Exploring your own backyard can be an enriching experience. I never realized this until I discovered something which was not only fascinating in nature but unique in India. It was my yearly visit to my homeland Assam; I decided to explore my surroundings which are ignored mostly during my stay. Being a curious soul, knowing the unknown has always been high on my agenda.
And when I am being offered to experience something unique in nature, my inquisitive mind becomes restless. It was during a conversation with my parents about the diverse cultures, traditions, rituals, and customs in India, I got intrigued to know about an age-old tradition called Barter System which was used for centuries before money was invented. What hooked me in my conversation was when I got to know that this tradition is still practiced in my homeland at an annual festival.
And, I decided to travel a few extra miles to discover this tradition. While rolling down my window, I was invited by the fragrance of my own land and when it blended perfectly with the wind, it brought back a bundle of childhood memories. It seemed as if I was lost in my own wonderland. After driving an hour or so, I reached the place called Dayang Belguri in Morigaon District of Assam. Suddenly I noticed busy roads with a lot of crowds. In no time, I realized that like me, a lot of enthusiasts were there to attend this unique fair.
Jonbeel Mela – it is called. This is a three-day-long festival which takes place every year on the weekend of Magh Bihu (Assamese festival) on the bank of Jonbeel. The word Jon means Moon and Beel means Wetland in the Assamese language. The wetland is called ‘Jonbeel’ because this large natural water body is shaped like a crescent moon.
The uniqueness of this fair is that people from the hills and the plains still practice the Barter system in the real sense during this three-day grand affair. People from different ethnic groups like Tiwas, Khasis, Jaintias, and Karbis participate in the barter system. According to the tradition, Tribal people of the hills come down to the plains with their goods and trade with the people from the plain.
The fascinating part here is that they don’t use any kind of currency while trading. They exchange agricultural products like fresh ginger, turmeric, arum, sesame, wild potatoes, chilies, herbs, other vegetables, fruits, rice cakes, dried fish, fresh fish, poultry, different types of aromatic rice, etc with the people from the plains. A rare social practice, which comes alive during this festival.
The genealogy of this fair can be traced down back to the 15th century, when Gobha Raja, the King of Tewa Lalung tribe, held political meetings with the Ahom King near Jonbeel, where people from different communities used to trade among themselves through a barter system. Interestingly, this deep rooted tradition has been carried on by the people of these different communities for centuries on the bank of Jonbeel. Though the kingdom is no longer in its original form, the King still remains, who is a descendant of the actual kings.
The festival starts off with Agni Puja where the locals pay homage to the ‘God of Fire’. After the Puja, people from different communities get together for community fishing in Jonbeel (Wetland). A beautiful scene where people from different communities, of different age groups, come together to Jonbeel for fishing with Jakoi (A traditional bamboo fishing equipment) early in the morning.

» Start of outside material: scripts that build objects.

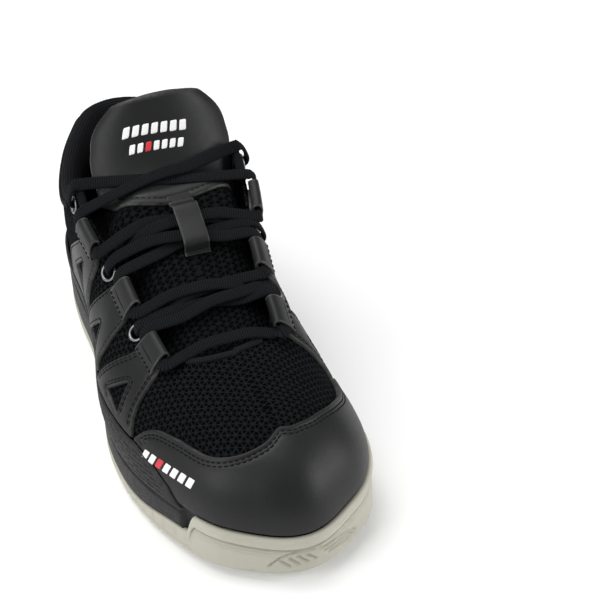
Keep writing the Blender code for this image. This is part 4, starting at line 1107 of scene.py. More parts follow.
def capped(rings, bottom=None, top=None):
    """Points and faces of a stack of loops; each end is closed across from side to side.
    bottom and top give (columns, relief(x, y)) for the end, relief being a rise in z."""
    count, half = len(rings[0]), len(SOLE_T)
    points, faces = [np.vstack(rings)], rings_faces(len(rings), count)
    total = len(points[0])
    for base, ring, detail in ((0, rings[0], bottom), ((len(rings) - 1) * count, rings[-1], top)):
        columns, relief = detail or (1, None)
        lateral = ring[:half]
        medial = np.vstack([ring[:1], ring[half:][::-1], ring[half - 1:half]])
        share = np.arange(1, columns)[:, None, None] / columns
        middle = lateral * (1 - share) + medial * share
        if relief is not None:
            edge = np.minimum(share[..., 0], 1 - share[..., 0]) * np.linalg.norm(
                medial - lateral, axis=1)[None]
            middle[..., 2] += relief(middle[..., 0], middle[..., 1]) * ease(edge, 1.0, 2.5)
        points.append(middle.reshape(-1, 3))

        def at(column, i, base=base, total=total, columns=columns):
            if column == 0:
                return base + i
            if column == columns:
                return base + (i if i in (0, half - 1) else count - i)
            return total + (column - 1) * half + i
        for i in range(half - 1):
            for c in range(columns):
                quad = (at(c, i), at(c + 1, i), at(c + 1, i + 1), at(c, i + 1))
                faces.append(tuple(dict.fromkeys(quad)))
        total += (columns - 1) * half
    return np.vstack(points), [f for f in faces if len(f) > 2]


STRIP_RISE, RISE_FROM, RISE_TO = 6.5, -62, -108


def rubber_step(y, side):
    """1 where the toe bumper stands, easing down to the low strip behind it."""
    return 1 - ease(y, BUMPER_END[side] - 5.0, BUMPER_END[side] + 1.2)


def strip_rise(y, side):
    """How much the low rubber strip climbs towards the end of the lateral bumper."""
    return STRIP_RISE * ease(-y, -RISE_FROM, -RISE_TO) if side < 0 else np.zeros_like(y)


def rubber_top(y, side):
    """Height of the rubber's top edge: the bumper's lip, and the strip behind it."""
    raised, strip = rubber_step(y, side), sole_z(y) + STRIP_TOP + strip_rise(y, side)
    return raised * (feather_z(y) - 0.2) + (1 - raised) * strip


def dent(value, centre, width):
    """1 at the centre of a soft groove or bead of that width, falling to 0 beside it."""
    return np.exp(-((value - centre) / width) ** 2)


# Moulded lines on the toe: arc length from the toe tip (medial positive) and height
TOE_LINES = (
    ((-14.5, 10), (-10, 15.3), (-5.5, 17.8), (0, 18), (5, 16), (11, 15.8), (17, 14.2), (24, 10)),
    ((6, 13.8), (12, 13.4), (18, 11.4), (22, 9)), ((8, 11.6), (14, 10.8), (19, 8.6)),
    ((-10, 13), (-7, 10)), ((-7, 14.6), (-4, 11)), ((-4, 15.4), (-1, 11.6)),
    ((-1, 15.4), (2, 12)),
)


def toe_lines(side, z):
    """How deep the moulded lines on the toe are cut at each station, 0 to 1."""
    s = side * (ARC[side][-1] - np.interp(SOLE_T, TS, ARC[side]))
    spots = np.column_stack([s, z])
    cut = np.zeros(len(s))
    for line in TOE_LINES:
        for a, b in zip(line, line[1:]):
            a, run = np.array(a, float), np.subtract(b, a).astype(float)
            share = np.clip((spots - a) @ run / (run @ run), 0, 1)
            away = np.linalg.norm(spots - a - share[:, None] * run, axis=1)
            cut = np.maximum(cut, dent(away, 0, 0.55))
    return cut


TREAD_DEPTH, BAR_PITCH = 1.5, 11
HERRINGBONE_WIDTH, HERRINGBONE_PITCH = 14, 6.4
PIVOT_X, PIVOT_Y, PIVOT_RADIUS, PIVOT_PITCH = 2, -66, 24.4, 5.2


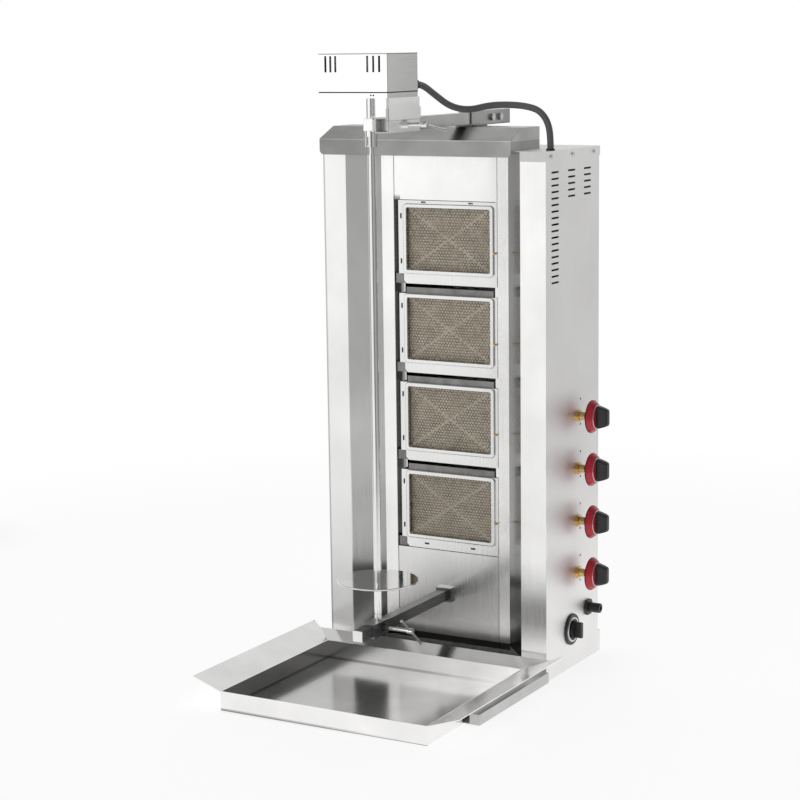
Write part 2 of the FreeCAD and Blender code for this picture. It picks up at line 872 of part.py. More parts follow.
def make_switch_knob():
    y = front + switch_y
    x = right + switch_flange + slip
    base = rod((x, y, switch_z), (1, 0, 0), switch_knob_radius, switch_knob_base)
    half = switch_bar_width / 2
    long = switch_knob_radius * 0.93
    bar = box(x + 1, x + switch_knob_base + switch_bar_height, y - half, y + half,
              switch_z - long, switch_z + long)
    edges = [e for e in bar.Edges if abs(e.tangentAt(e.FirstParameter).x) > 0.9]
    bar = bar.makeFillet(half * 0.7, edges)
    shaft = rod((right - switch_body_length * 0.5, y, switch_z), (1, 0, 0),
                switch_shaft_radius, switch_body_length * 0.5 + switch_flange + 2)
    return joined([base, bar, shaft])


def make_glands():
    """Gland for the mains lead on the side, and the grommet in the lid."""
    y = front + gland_y
    nut = hexagon_bar((right, y, gland_z), gland_nut_radius * 0.93, gland_nut_length)
    body = rod((right - 9, y, gland_z), (1, 0, 0), gland_body_radius,
               gland_nut_length + gland_body_length + 9)
    edges = [e for e in body.Edges
             if all(v.X > right + gland_nut_length + gland_body_length - 0.01
                    for v in e.Vertexes)]
    body = body.makeFillet(2.0, edges[:1])
    counter = hexagon_bar((right - sheet - 4, y, gland_z), gland_nut_radius * 0.86, 4)
    bore = rod((right - 10, y, gland_z), (1, 0, 0), gland_bore, 60)
    mains = joined([nut, body, counter]).cut(bore)
    x = cable_end_x
    y = front + cable_end_y
    grommet = joined([rod((x, y, lid_top), (0, 0, 1), grommet_radius, grommet_height),
                      rod((x, y, shell_top - 3), (0, 0, 1), cable_radius, 6)])
    return Part.makeCompound([mains, grommet])


def make_head_gland():
    """Gland for the motor cable in the back of the head cover."""
    x, z = cable_gland_x, cable_gland_z
    collar = rod((x, head_y1, z), (0, 1, 0), cable_gland_radius, cable_gland_length)
    neck = rod((x, head_y1 - 8, z), (0, 1, 0), cable_radius, 9)
    return joined([collar, neck])


def cable_points():
    """Hand-picked route of the motor cable, from the head gland to the lid grommet."""
    y = front
    start_y = head_y1 - y + cable_gland_length
    return [(cable_gland_x, y + start_y, cable_gland_z),
            (cable_gland_x, y - 102, cable_gland_z),
            (44, y - 66, 994),
            (54, y - 30, 973),
            (72, y + 2, 966.5),
            (100, y + 23, 974.5),
            (132, y + 34, 975),
            (160, y + 37.5, 972.5),
            (183, y + 38.5, 966),
            (198, y + 38.5, 949),
            (cable_end_x, y + cable_end_y, 926),
            (cable_end_x, y + cable_end_y, lid_top + grommet_height)]


def make_cable():
    points = cable_points()
    vectors = [V(*p) for p in points]
    runs = [(b - a).Length for a, b in zip(vectors, vectors[1:])]
    radii = []
    for i in range(1, len(vectors) - 1):
        turn = (vectors[i] - vectors[i - 1]).getAngle(vectors[i + 1] - vectors[i])
        radii.append(0.45 * min(runs[i - 1], runs[i]) / math.tan(turn / 2))
    path = route(points, radii)
    cable = swept(path, cable_radius)
    print("cable bend radii", [round(r) for r in radii])
    print("cable length", round(path.Length, 1), "volume over section times length",
          round(cable.Volume / (math.pi * cable_radius ** 2 * path.Length), 4))
    return cable


# Rails that carry the skewer

def square_tube(x, z, outer, inner, y0, y1):
    solid = box(x - outer, x + outer, y0, y1, z - outer, z + outer)
    return solid.cut(box(x - inner, x + inner, y0 - 1, y1 + 1, z - inner, z + inner))


def make_top_bar():
    half = top_bar_size / 2
    return box(top_bar_x - half, top_bar_x + half, front - top_bar_front, front + top_bar_rear,
               top_bar_z - half, top_bar_z + half)


def make_rail_holder():
    """Square sleeve on the hood that holds the rear of the top bar."""
    inner = top_bar_size / 2 + slide_gap
    outer = inner + holder_wall
    y0 = front + holder_front
    tube = square_tube(top_bar_x, top_bar_z, outer, inner, y0, front + holder_rear)
    foot = box(top_bar_x - outer - holder_foot_side, top_bar_x + outer + holder_foot_side,
               y0 + 2, front + hood_depth - 2, hood_roof, top_bar_z - inner)
    holes = []
    for y in holder_bolts:
        holes.append(rod((top_bar_x + inner - 1, front + y, top_bar_z), (1, 0, 0), 3.2,
                         holder_wall + 2))
    for y in holder_foot_bolts:
        holes.append(rod((top_bar_x, front + y, hood_roof - 1), (0, 0, 1), 3.2,
                         top_bar_z - inner - hood_roof + 1))
    return joined([tube, foot]).cut(Part.makeCompound(holes))


def make_lower_bar():
    half = bar_size / 2
    bar = box(skewer_x - half, skewer_x + half, front - bar_front, back - sheet,
              bar_height - half, bar_height + half)
    side = bar_collar / 2
    collar = box(skewer_x - side, skewer_x + side, wall_y - bar_collar_length, wall_y,
                 bar_height - side * 0.85, bar_height + side * 0.85)
    return joined([bar, collar])


def clamp_boss(x, y, z):
    """Threaded boss on the right face of a sleeve, and the hole through it."""
    boss = rod((x, y, z), (1, 0, 0), clamp_boss_radius, clamp_boss_length)
    hole = rod((x - 10, y, z), (1, 0, 0), clamp_radius + running_gap, clamp_boss_length + 11)
    return boss, hole


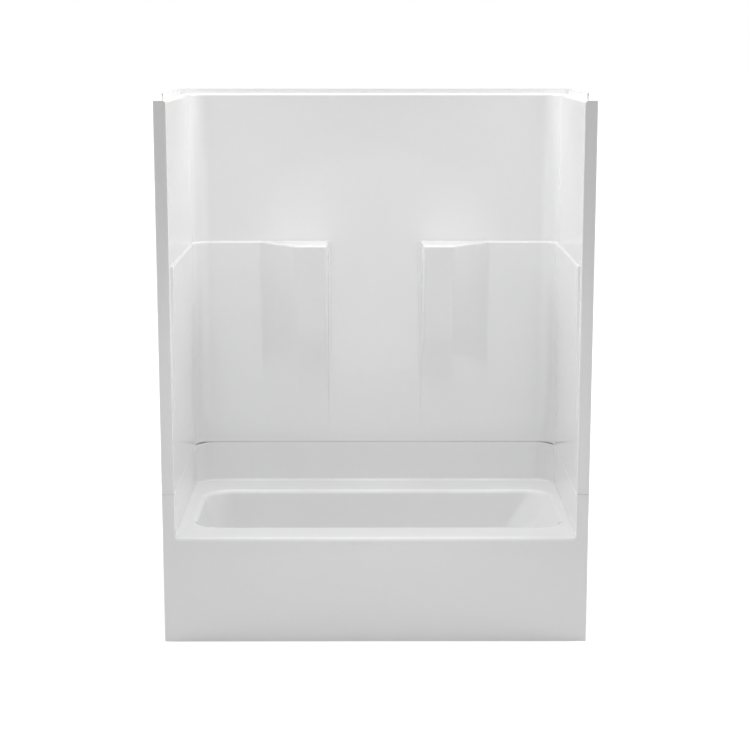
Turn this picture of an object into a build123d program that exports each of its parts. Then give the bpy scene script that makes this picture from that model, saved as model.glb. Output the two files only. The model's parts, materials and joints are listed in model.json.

What a wonderful way to exchange dialogues, share happiness and love with each other. The whole atmosphere is cheerful where people sing Bihu songs, crack jokes, tease each other, and of course catch fishes. The purpose of this fishing activity is not just to catch fishes, but to celebrate brotherhood, harmony, and love among different communities. The smiles on everybody’s face set the perfect start of this three-day festival.
As the sun was rising high and spreading its rays, the market was getting ready. I decided to take a stroll in the fairground to get a sense of the barter system. Soon avoiding those crowded alleys, where you will find commercial stalls, I reached the place where tribal people were exchanging goods with people from the plains.
People from the hills make their own bamboo tents in the fairground where they don’t only trade, but sleep and cook their food every day for three days. So while exploring this area, I came across a few of them cooking their meal as well.
Tribal woman cooking
It was quite an interesting affair where tribes not only welcome you to their life with a big smile but also give you the rare opportunity to peep into their lifestyle closely as well. It brought a lot of happiness when I exchanged smiles with them. As happiness has no language bar.
I must admit that those hanging dried fishes were undeniably tempting enough.
Not just that, I also noticed the unique way of cooking pork in a bamboo tube.
It was always fun to strike a conversation with them, especially when they are happily posing for your lens. The simplicity, humbleness, and hospitable nature of these people make the place so beautiful that it is worth exploring these remote corners of India.
I never imagined that just a few km away from my hometown, I could discover something so unique in nature that I came back home richer with a bag full of delightful moments, first-hand experience of the age-old barter system, and a pocket full of the love of these tribal people of the hills.